In 2008, caving to a combination of internal and external pressures, the Burmese military regime drafted a new constitution, which while safeguarding much of their power, offered limited democratic and social reforms. Two years later, they released Aung San Suu Kyi, an opposition leader who had spent nearly 15 years in detention, and allowed her to stand for elections in April 2012.
For the United States and much of the international community, Suu Kyi's freedom -- and her party's sweeping electoral victory in 2015 -- marked a significant milestone in my country's journey toward democracy. But it did not fully capture the subtle and not so subtle ways that the military continued to hold a tight grip on Burma.
While the new constitution and Suu Kyi's government provided a wider space for civil society -- and greater access to tools like social media and the internet -- the military still had guaranteed ministerial posts and appointed a quarter of MPs in the parliament.
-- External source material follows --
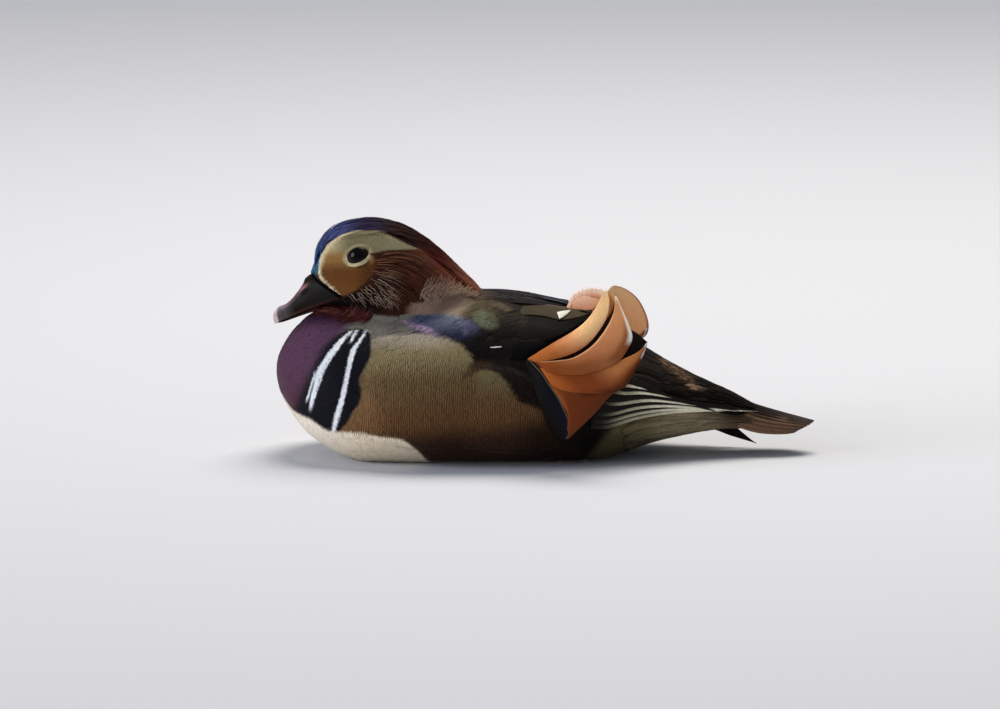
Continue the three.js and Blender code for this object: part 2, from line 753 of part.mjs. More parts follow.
const duck = new THREE.Group();
duck.add(
  piece("torso", torso, COLOURS.torso),
  piece("neck", neckShape, COLOURS.neck),
  piece("head", headShape, COLOURS.head),
  piece("crest", crestShape, COLOURS.crest, 0.4),
  piece("bill_upper", billShape, COLOURS.bill, 0.45),
  piece("bill_nail", nailShape, COLOURS.nail, 0.4),
  piece("bill_lower", jawShape, COLOURS.bill, 0.5),
  piece("eye_left", eyeball(LEFT), COLOURS.eye, 0.1),
  piece("eye_right", eyeball(RIGHT), COLOURS.eye, 0.1),
  piece("wing_left", wings.left, COLOURS.wing),
  piece("wing_right", wings.right, COLOURS.wing),
  piece("sail_left", sails.left, COLOURS.sail),
  piece("sail_right", sails.right, COLOURS.sail),
  piece("tail", tailShape, COLOURS.tail),
  piece("foot_left", feet.left, COLOURS.foot),
  piece("foot_right", feet.right, COLOURS.foot),
);

export default duck;
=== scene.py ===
"""A mandarin duck drake, life size, resting on its belly with its neck drawn in.

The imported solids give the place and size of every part. One skin with a coat of small
feathers takes the place of the flesh, and the crest, ruff, wings, sails and tail are built
feather by feather over it. Lengths are written in millimetres and turned to metres as a
mesh is made. The bill points along -X and the duck's left side faces -Y.
"""

import logging
import math
from collections.abc import Callable, Sequence
from dataclasses import dataclass, field, replace
from enum import Enum

import bpy
import numpy as np
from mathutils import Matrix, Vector
from mathutils.bvhtree import BVHTree

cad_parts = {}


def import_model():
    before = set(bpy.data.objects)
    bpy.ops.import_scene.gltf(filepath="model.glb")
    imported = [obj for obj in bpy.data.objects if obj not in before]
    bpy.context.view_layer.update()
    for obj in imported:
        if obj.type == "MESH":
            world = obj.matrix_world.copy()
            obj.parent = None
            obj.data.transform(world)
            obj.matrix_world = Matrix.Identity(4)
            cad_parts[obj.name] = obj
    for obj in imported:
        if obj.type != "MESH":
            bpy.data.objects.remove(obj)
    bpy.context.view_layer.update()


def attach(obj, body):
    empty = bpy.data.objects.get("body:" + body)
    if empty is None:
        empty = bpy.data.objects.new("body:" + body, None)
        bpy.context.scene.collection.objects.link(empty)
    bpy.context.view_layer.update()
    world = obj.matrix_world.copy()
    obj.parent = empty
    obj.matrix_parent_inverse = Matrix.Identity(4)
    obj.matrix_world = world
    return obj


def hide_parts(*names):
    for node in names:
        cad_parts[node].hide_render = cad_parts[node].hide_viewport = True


LOG = logging.getLogger("mandarin_duck")
MM = 0.001
BODY = "root"
CHIN = 82.0
VIEW_TILT = math.radians(10)
RISE_PER_WIDTH = math.tan(VIEW_TILT)

Array = np.ndarray
Pairs = Sequence[tuple[float, float]]


class Side(Enum):
    """Which side of the duck a piece is on."""

    LEFT = -1
    RIGHT = 1

    @property
    def word(self) -> str:
        """The side's name, for a piece's name."""
        return self.name.lower()


def linear(code: str) -> tuple[float, float, float, float]:
    """Turn an sRGB hex colour into linear red, green, blue and alpha.

    Args:
        code: The colour, such as "#ac997b".

    Returns:
        The four linear values.
    """
    parts = [int(code[i : i + 2], 16) / 255 for i in (1, 3, 5)]
    flat = [c / 12.92 if c <= 0.04045 else ((c + 0.055) / 1.055) ** 2.4 for c in parts]
    return (flat[0], flat[1], flat[2], 1.0)


def rgb(code: str) -> Array:
    """The linear colour of a hex code, as an array of three."""
    return np.array(linear(code)[:3])


def ease(low: float | Array, high: float | Array, value: Array) -> Array:
    """A smooth step from 0 at low to 1 at high."""
    t = np.clip((value - low) / (high - low), 0.0, 1.0)
    return t * t * (3 - 2 * t)


def mix(a: Array, b: Array, share: Array) -> Array:
    """Blend two colours, or arrays of colours, by a share for each point."""
    share = np.asarray(share)[..., None]
    return a * (1 - share) + b * share


def wash(ground: Array | str, *layers: tuple[str, Array]) -> Array:
    """Lay colours over a ground, one after another.

    Args:
        ground: A linear colour for each point, or one hex code.
        layers: Hex codes, each with its share at every point.

    Returns:
        A linear colour for each point.
    """
    colour = rgb(ground) if isinstance(ground, str) else ground
    for code, share in layers:
        colour = mix(colour, rgb(code), share)
    return colour


def oval(
    s: Array, t: Array, at: tuple[float, float], size: tuple[float, float], slope: float = 0.0
) -> Array:
    """How deep points lie in an oval patch of the side view: 1 in its middle, 0 at its rim.

    Args:
        s: The points' lengths, in millimetres.
        t: Their heights in the side view, in millimetres.
        at: The oval's middle.
        size: Half its length and half its height.
        slope: How much it rises along its length.

    Returns:
        The depth of each point, below 0 outside.
    """
    x, y = s - at[0], t - at[1]
    return 1 - (x / size[0]) ** 2 - ((y - slope * x) / size[1]) ** 2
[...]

And while many of these social reforms were enacted in cities, the military was continuing to torture, rape and kill ethnic civilians in more rural areas, according to an independent report requested by the UN Human Rights Council.
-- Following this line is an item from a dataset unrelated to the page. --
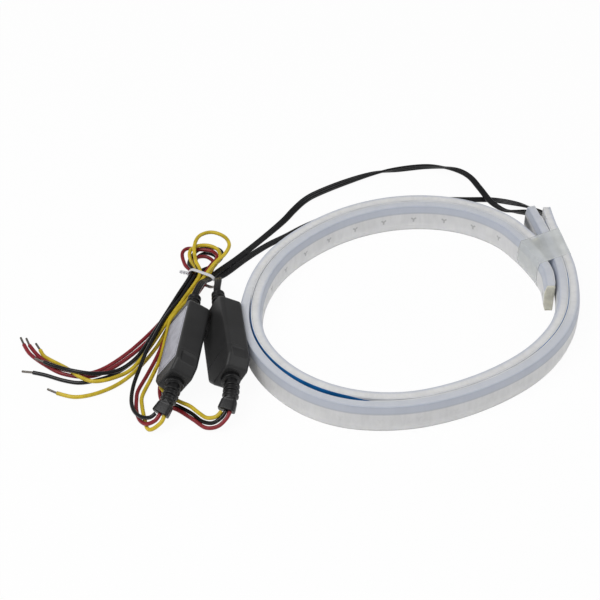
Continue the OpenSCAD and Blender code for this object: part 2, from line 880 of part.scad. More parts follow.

Despite warnings from human rights activists like me that the reform process in Burma was designed to keep the military in power, the international community largely ignored our concerns. Meanwhile, many activists in Burma who spoke out against the military and demanded genuine democracy were arrested and thrown in prison.
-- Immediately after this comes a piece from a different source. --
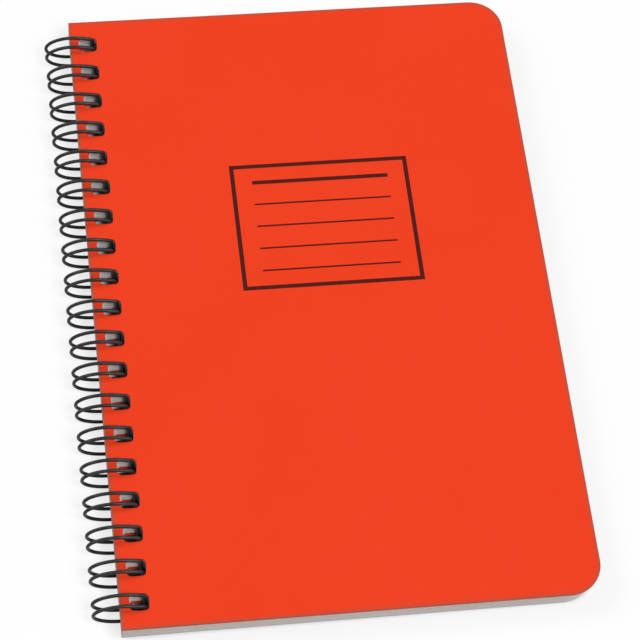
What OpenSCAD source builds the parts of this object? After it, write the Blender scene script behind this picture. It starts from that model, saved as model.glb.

In late 2016, when the military began perpetrating what the UN High Commissioner for Human Rights referred to as a "textbook example of ethnic cleansing" against the Rohingya, a Muslim minority, it seemed like things might be reaching a breaking point.
Finally, we thought, the international community would wake up to the atrocities being committed in Burma and come to our aid. Except this aid largely took the form of sanctioning a few Burmese military generals, freezing their assets and banning them from traveling to the US.
It's no wonder Min Aung Hlaing, the head of the Burmese military, calculated that he could get away with staging a coup in February. The same day the coup began and Suu Kyi was arrested on trumped up charges, the military came for my father, who had most recently been released from prison in 2012. As a prominent democracy advocate, the military undoubtedly considered my father a troublemaker, and they arrested him before he could mobilize any anti-coup movement.
But it wasn't just him. Many others were taken from their homes across Burma to prisons they may never leave. I am heartbroken for my father, but I cannot stop thinking about the other children now condemned to go through what I went through -- not knowing where their parents are or when they will see them again.
I am encouraged to see that when the coup began, the US government took immediate action against the Burmese military by imposing targeted sanctions. But we need more. The US and the greater international community need to use all the tools at their disposal -- diplomatic, humanitarian, economic and legal -- to help people in Burma.
Activists inside and outside the country have been calling for a global arms embargo to stop the flow of weapons to the military, additional sanctions on gas revenues that help fund the Burmese military, and support for efforts to report the military's violent actions to the International Criminal Court.
Though I do not know when my father will be released from prison this time, or when I will be able to go home safely, I will continue to speak out against the military and amplify the voices of people in Burma who have been oppressed by the brutal military regime. Yes, the Burmese military denies this oppression and says it's part of its fight against terrorism, but the truth is that we are being persecuted.
Despite the ongoing use of violence, I refuse to believe the Burmese military has won. People like my father and many others like him continue to risk our lives for the sake of freedom. And with the aid of the US and the rest of the free world, we might just have a chance to help the people of Burma achieve true democracy.